(TASK DESCRIPTION): Output every line below exactly.

— START OF MATERIAL PROVIDED —

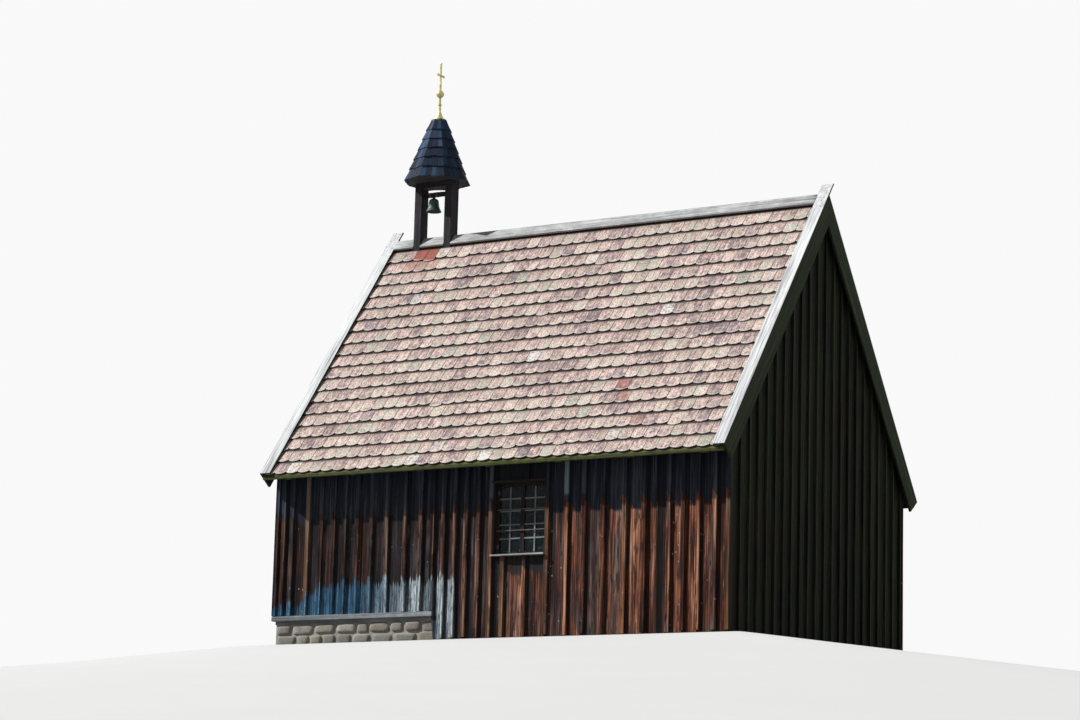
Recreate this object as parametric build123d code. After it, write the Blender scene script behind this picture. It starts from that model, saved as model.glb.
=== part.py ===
from build123d import *

import os
from math import cos, radians, sin, tan

# A small timber chapel: low plinth, boarded walls, steep tiled roof and a bell turret.
# Millimetres. X runs along the ridge towards the downhill gable, Y from the front wall to the
# back wall, Z up. The origin is the middle of the plan at the lowest ground.

# Plan and walls
chapel_length = 6560
chapel_width = 4800
board_thickness = 21
strip_thickness = 24
wall_thickness = 140

# Plinth, ground sill and floor
plinth_height = 270
plinth_thickness = 280
plinth_setback = 10
ground_sill_height = 105
ledge_height = 60
ledge_reveal = 5
uphill_boards_run = 2436
downhill_board_foot = 30
floor_rise = 95
plank_thickness = 30
joist_width = 90
joist_count = 5
floor_gap = 0.5

# Cover strips over the joints of the wall boards: bay widths between their middles, and the
# places of the short ones from the window's middle
strip_width = 56
uphill_bays = [105, 127, 248, 210, 193, 173, 191, 213, 232, 274, 230, 179, 161, 160, 168, 183, 182]
downhill_bays = [270, 242, 270, 292, 268, 337, 193, 198, 219, 180]
strips_under_window = [-220, 90]
strips_over_window = [105]
gable_bay = 220

# Roof
roof_pitch = 53
eaves_height = 2160
eaves_overhang = 262
verge_overhang = 65
tile_depth = 40
tile_gauge = 217
tile_gauge_growth = 0.9
tile_step = 16
top_course_least = 100
boarding_depth = 22
rafter_depth = 100
rafter_width = 80
rafter_end_gap = 55
rafter_pairs = 7
rafter_seat = 62
tail_lift = 10
plate_height = 120
cladding_gap = 4
purlin_width = 70
purlin_height = 180
purlin_top_drop = 43
fascia_thickness = 25
fascia_inset = 34
fascia_drop = 64
verge_board_thickness = 30
verge_board_depth = 225
verge_cap_width = 160
verge_cap_thickness = 25
verge_tongue_rise = 150
ridge_board_width = 130
ridge_board_thickness = 28
ridge_board_overhang = 20

# Window, one in each long wall
window_from_downhill = 2900
window_width = 745
window_bottom = 1015
window_height = 905
window_recess = 100
frame_width = 18
frame_depth = 75
casement_stile = 28
casement_rail = 34
casement_depth = 30
casement_gap = 0.5
pane_thickness = 4
pane_rebate = 6
sill_height = 18
sill_nose = 25
sill_horn = 12
head_strip_height = 20
head_strip_depth = 16

# Door in the uphill gable
door_width = 860
door_height = 1850
door_frame_width = 60
door_frame_depth = 100
door_stop = 15
door_thickness = 40
door_gap = 3
threshold_height = 40

# Turret
turret_from_uphill = 710
turret_length = 600
post_width = 110
post_depth = 170
post_rise = 727
post_fork = 130
post_gap = 0.5
head_beam_height = 80
soffit_thickness = 25
soffit_lip = 10
spire_lap = 10
spire_height = 890
spire_radius = 465
spire_top_radius = 118
spire_thickness = 35
spire_flare_height = 120
spire_flare = 8
spire_sides = 8

# Finial
mast_radius = 15
mast_gap = 0.2
skirt_radius = 78
skirt_height = 115
stem_radius = 17
collar_radius = 29
collar_height = 16
collar_rise = 210
ball_radius = 53
ball_rise = 361
stem_height = 500
cross_height = 305
cross_arm_rise = 125
cross_arm_reach = 85
cross_bar_width = 32
cross_bar_thickness = 20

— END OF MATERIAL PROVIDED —

(EXPECTED OUTPUT):
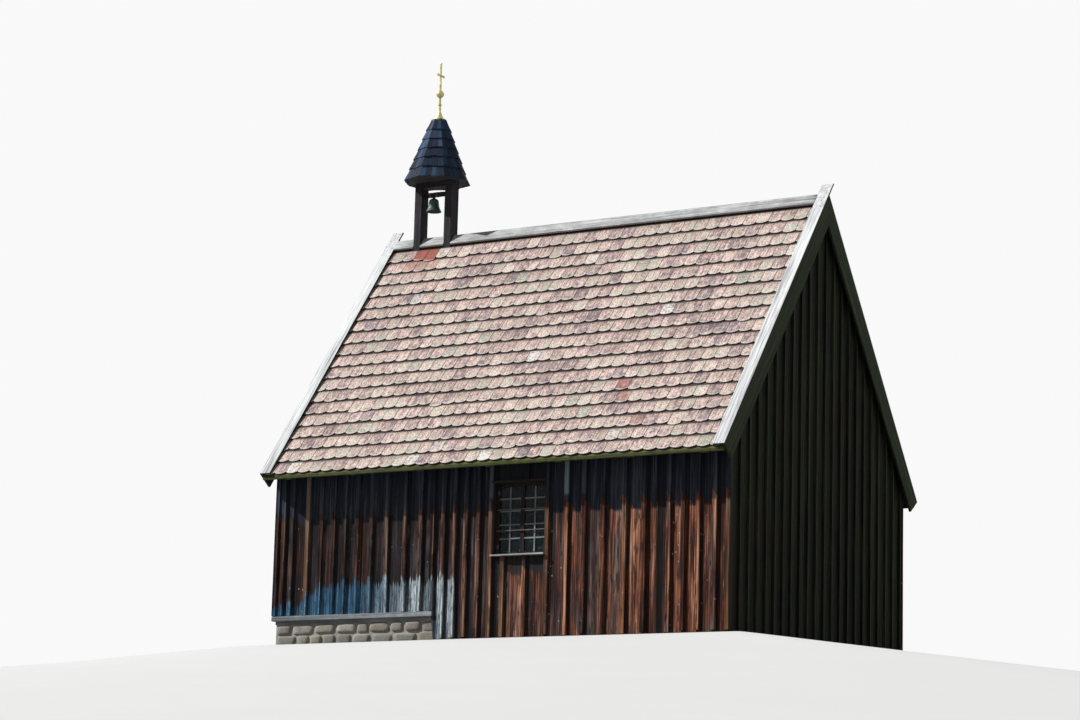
Recreate this object as parametric build123d code. After it, write the Blender scene script behind this picture. It starts from that model, saved as model.glb.
=== part.py ===
from build123d import *

import os
from math import cos, radians, sin, tan

# A small timber chapel: low plinth, boarded walls, steep tiled roof and a bell turret.
# Millimetres. X runs along the ridge towards the downhill gable, Y from the front wall to the
# back wall, Z up. The origin is the middle of the plan at the lowest ground.

# Plan and walls
chapel_length = 6560
chapel_width = 4800
board_thickness = 21
strip_thickness = 24
wall_thickness = 140

# Plinth, ground sill and floor
plinth_height = 270
plinth_thickness = 280
plinth_setback = 10
ground_sill_height = 105
ledge_height = 60
ledge_reveal = 5
uphill_boards_run = 2436
downhill_board_foot = 30
floor_rise = 95
plank_thickness = 30
joist_width = 90
joist_count = 5
floor_gap = 0.5

# Cover strips over the joints of the wall boards: bay widths between their middles, and the
# places of the short ones from the window's middle
strip_width = 56
uphill_bays = [105, 127, 248, 210, 193, 173, 191, 213, 232, 274, 230, 179, 161, 160, 168, 183, 182]
downhill_bays = [270, 242, 270, 292, 268, 337, 193, 198, 219, 180]
strips_under_window = [-220, 90]
strips_over_window = [105]
gable_bay = 220

# Roof
roof_pitch = 53
eaves_height = 2160
eaves_overhang = 262
verge_overhang = 65
tile_depth = 40
tile_gauge = 217
tile_gauge_growth = 0.9
tile_step = 16
top_course_least = 100
boarding_depth = 22
rafter_depth = 100
rafter_width = 80
rafter_end_gap = 55
rafter_pairs = 7
rafter_seat = 62
tail_lift = 10
plate_height = 120
cladding_gap = 4
purlin_width = 70
purlin_height = 180
purlin_top_drop = 43
fascia_thickness = 25
fascia_inset = 34
fascia_drop = 64
verge_board_thickness = 30
verge_board_depth = 225
verge_cap_width = 160
verge_cap_thickness = 25
verge_tongue_rise = 150
ridge_board_width = 130
ridge_board_thickness = 28
ridge_board_overhang = 20

# Window, one in each long wall
window_from_downhill = 2900
window_width = 745
window_bottom = 1015
window_height = 905
window_recess = 100
frame_width = 18
frame_depth = 75
casement_stile = 28
casement_rail = 34
casement_depth = 30
casement_gap = 0.5
pane_thickness = 4
pane_rebate = 6
sill_height = 18
sill_nose = 25
sill_horn = 12
head_strip_height = 20
head_strip_depth = 16

# Door in the uphill gable
door_width = 860
door_height = 1850
door_frame_width = 60
door_frame_depth = 100
door_stop = 15
door_thickness = 40
door_gap = 3
threshold_height = 40

# Turret
turret_from_uphill = 710
turret_length = 600
post_width = 110
post_depth = 170
post_rise = 727
post_fork = 130
post_gap = 0.5
head_beam_height = 80
soffit_thickness = 25
soffit_lip = 10
spire_lap = 10
spire_height = 890
spire_radius = 465
spire_top_radius = 118
spire_thickness = 35
spire_flare_height = 120
spire_flare = 8
spire_sides = 8

# Finial
mast_radius = 15
mast_gap = 0.2
skirt_radius = 78
skirt_height = 115
stem_radius = 17
collar_radius = 29
collar_height = 16
collar_rise = 210
ball_radius = 53
ball_rise = 361
stem_height = 500
cross_height = 305
cross_arm_rise = 125
cross_arm_reach = 85
cross_bar_width = 32
cross_bar_thickness = 20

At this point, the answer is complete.